The economy grew 7.8% in 2012, its slowest rate in 13 years, and authorities have kept their growth target for 2013 at a conservative 7.5%.

Wendy Chen, a Shanghai-based economist at Nomura Securities, told AFP: “The (growth) figure was lower than market expectations, indicating the recovery in the real economy was not on a solid foundation and remained weak.”

She added that given concerns about inflation rising in the next few months it was unlikely the central bank will move to stimulate the economy by cutting interest rates “as loosening monetary policy may bring greater inflationary risks”.

Selling was also being fuelled by uncertainty over North Korea, with fears that Pyongyang could mark the anniversary of the birth of its late founder Kim Il-Sung yesterday by launching a missile.

On currency markets the yen extended gains seen in New York on Friday after the US said it was monitoring Japan’s policies and urged Tokyo to avoid “competitive devaluation” of its currency.

The comments from the US Treasury, in a twice-yearly report on foreign-exchange policies, come after the Bank of Japan earlier this month unveiled bold stimulus measures to kick-start the economy and defeat deflation.

The moves sent the dollar soaring to almost ¥100, a level not seen since April 2009.

In European trade the greenback fell to ¥98.03, from ¥98.37 in New York Friday and sharply down from ¥99.95 in Tokyo earlier Friday.

The euro sat at ¥128.05 from ¥128.89 and $1.3065, compared with $1.3099.

Oil prices fell, with New York’s main contract, light sweet crude for delivery in May dropping $2.69 to $88.60 a barrel, while Brent North Sea crude for May shed $2.27 to $100.84.

Gold was at $1,403.10 an ounce at 1025 GMT compared with $1,548.60 late on Friday.

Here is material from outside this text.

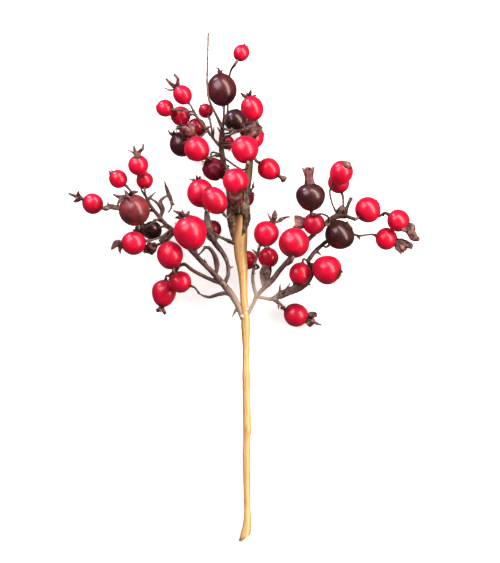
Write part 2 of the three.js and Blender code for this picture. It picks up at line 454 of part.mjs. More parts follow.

In other markets, Singapore fell 0.3%, or 9.82 points, to 3,284.37; Taipei fell 0.74%, or 58.10 points, to 7,763.53; Manila fell 0.78%, or 53.66 points, to 6,837.77; Wellington rose 0.43%, or 18.94 points, to 4,454.71; Jakarta slipped 0.86%, or 42.62 points, to 4,894.59; Kuala Lumpur ended flat, dipping 0.76 points to 1,697.77; and Bangkok was closed for a public holiday.